RAS question
The microliths found at Tilwara in Barmer district indicate it was a site of which period?
Correct answer: (A) Mesolithic.
The microliths found at Tilwara in Barmer district indicate that it was a Mesolithic site.
Explanation
Tilwara in Barmer district belongs to Rajasthan's Mesolithic phase because excavations there yielded very fine geometric microliths, the small stone tools associated with this period. Live History India places Tilwara under the Mesolithic section and locates it in Pachpadra Tehsil of Barmer district, on the banks of the Luni River. Tilwara is important because its microliths, along with evidence linked to animal domestication, help explain the shift in western Rajasthan from a hunting-gathering way of life towards pastoral life. For the MCQ, the key diagnostic clue is therefore not Barmer alone, but the presence of microliths at Tilwara.
Why the other options are wrong
- (B) Iron Age is not the period indicated by microliths, because the contrast is with metal-tool use rather than tiny stone tools.
- (C) Neolithic does not fit the clue because it is characterised in the question material by polished tools and farming, not by microliths as the main marker.

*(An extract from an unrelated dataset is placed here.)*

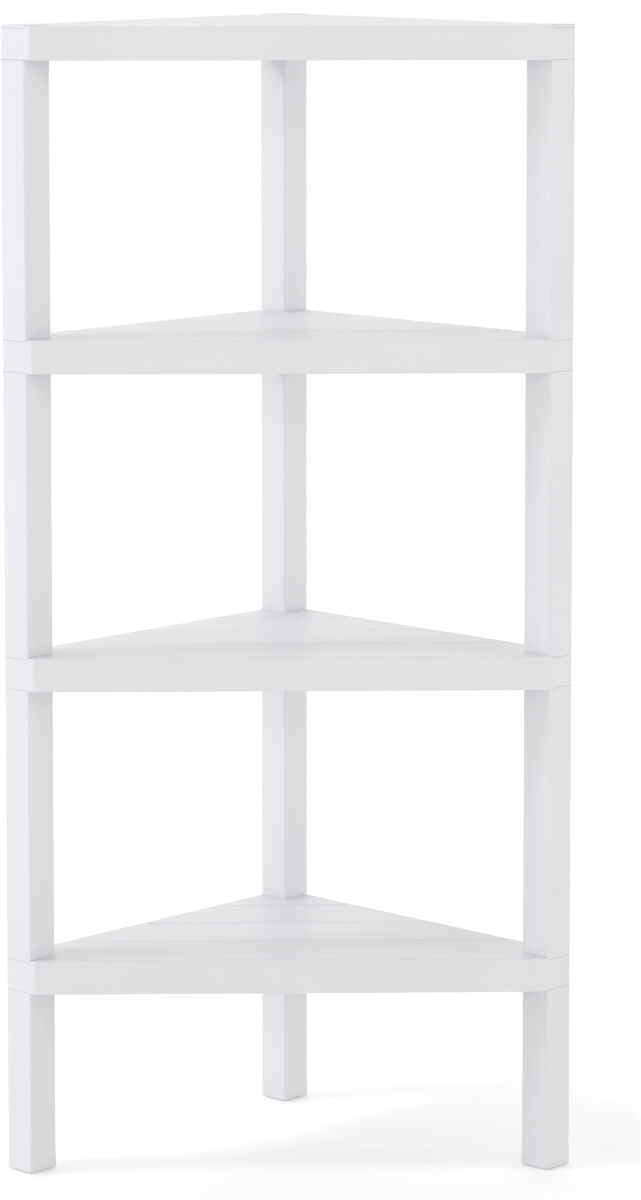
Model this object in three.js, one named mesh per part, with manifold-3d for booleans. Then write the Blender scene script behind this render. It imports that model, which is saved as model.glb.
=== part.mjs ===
// Corner shelf unit of white moulded plastic: four triangular shelves carried by
// three square posts on each tier, plugged together and free standing in a room corner.
// Lengths are millimetres. Z is up with the floor at zero, X runs along the front
// edge, and the back corner points to +Y.

import * as THREE from 'three';
import { mergeVertices } from 'three/addons/utils/BufferGeometryUtils.js';
import Module from 'manifold-3d';

const wasm = await Module();
wasm.setup();

// Plan of a shelf
const WALL_LENGTH = 470; // along each wall, from the back corner to the end face
const FRONT_REACH = 6; // front apron ahead of the near edges of the front posts
const FRONT_CORNER_RADIUS = 5;

// Heights that show, from the floor up
const LEG_SHOWN = 217;
const LOWER_POST_SHOWN = 319.5;
const MIDDLE_POST_SHOWN = 332.5;
const UPPER_POST_SHOWN = 322.6;
const SHELF_HEIGHT = 39.4;

// Posts and legs
const POST_SIDE = 40.6;
const POST_WALL = 2.8;
const POST_EDGE_RADIUS = 2.4;
const BORE_EDGE_RADIUS = 0.5; // least radius on any upright edge
const SHOULDER_WALL = 3; // floor of a post, around the mouth of its hollow spigot
const FOOT_FLARE = 0.6; // how far a foot widens on each side
const FOOT_FLARE_HEIGHT = 28;
const FOOT_ROUND = 1.8;
const FOOT_WALL = 3;
const RIM_RADIUS = 0.8; // round on the rims that meet at a seam

// Plugs and the gaps around them
const SPIGOT_REACH = 28; // how far a spigot enters the mouth of the post below
const SPIGOT_WALL = 2.4;
const LEAD_IN = 1; // how much a plug narrows on each side towards its tip
const LEAD_IN_HEIGHT = 3;
const FIT_GAP = 0.3; // between a plug and its socket, on each side
const SEAM_GAP = 0.3; // between pieces that rest on each other

// Shelf moulding
const DECK_SKIN = 2.6;
const DECK_EDGE_RADIUS = 1.5;
const SKIRT_WALL = 2.6;
const SEAT_DEPTH = 3; // posts and caps sit this far below the deck
const SOCKET_MARGIN = 3; // socket block beyond the post that stands on it
const RIB_WALL = 2;
const RIB_SETBACK = 2.8; // lower edges of the ribs above the rim of the skirt
const RIB_PITCH = 88; // between the ribs that run from front to back
const FIRST_PLANK = 98; // front edge to the first groove
const PLANK_PITCH = 90.5;
const GROOVE_COUNT = 3;
const RIM_GROOVE = 7; // front edge to the groove that parts the planks from the front rim
const GROOVE_RADIUS = 1.4;
const GROOVE_MARGIN = 6; // plain border between the ends of a groove and the wall sides

// Caps on the sockets of the top shelf
const CAP_STAND = 0.8; // how far a cap stands proud of the deck
const CAP_EDGE_RADIUS = 1.3;
const CAP_PLUG_LENGTH = 18;
const CAP_PLUG_WALL = 1.8;

const OVERRUN = 2; // how far a cutter passes the surface that it cuts

// How finely round stretches are drawn
const CORNER_STEPS = 4;
const RIM_STEPS = 2;
const GROOVE_SIDES = 8;

// Worked out from the sizes above
const SEAT_HEIGHT = SHELF_HEIGHT - SEAT_DEPTH;
const PLUG_INSET = POST_WALL + FIT_GAP;
const SPIGOT_LENGTH = SEAT_HEIGHT + SEAM_GAP + SEAM_GAP + SPIGOT_REACH;
const CAVITY_HEIGHT = SHELF_HEIGHT - DECK_SKIN;
const END_FACE = POST_SIDE + FRONT_REACH * Math.SQRT2;

// A place in the plan, given in the directions that halve the angles between the walls.
function diagonal(across, back) {
  return new THREE.Vector2(across, back).multiplyScalar(Math.SQRT1_2);
}

// The shelf outline, counter-clockwise from its front left corner.
const BACK_CORNER = diagonal(0, WALL_LENGTH + END_FACE);
const SHELF_CORNERS = [
  diagonal(END_FACE - WALL_LENGTH, 0),
  diagonal(WALL_LENGTH - END_FACE, 0),
  diagonal(WALL_LENGTH, END_FACE),
  BACK_CORNER,
  diagonal(-WALL_LENGTH, END_FACE),
];
const SHELF_RADII = [
  FRONT_CORNER_RADIUS,
  FRONT_CORNER_RADIUS,
  POST_EDGE_RADIUS,
  POST_EDGE_RADIUS,
  POST_EDGE_RADIUS,
];

// Middles of the three columns of posts, and the middle of a piece drawn by itself.
const COLUMNS = {
  left: diagonal(POST_SIDE - WALL_LENGTH, END_FACE),
  right: diagonal(WALL_LENGTH - POST_SIDE, END_FACE),
  back: diagonal(0, WALL_LENGTH + END_FACE - POST_SIDE),
};
const OWN_AXIS = new THREE.Vector2();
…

- (D) Palaeolithic is wrong because its tools are described as larger, while Tilwara is identified through tiny microlithic stone tools.
Concept
This tests prehistoric Rajasthan, especially how stone-tool types identify cultural periods. It recurs in RAS because sites such as Tilwara connect regional archaeology with broader themes like hunter-gatherer life, pastoral transition and early settlement patterns.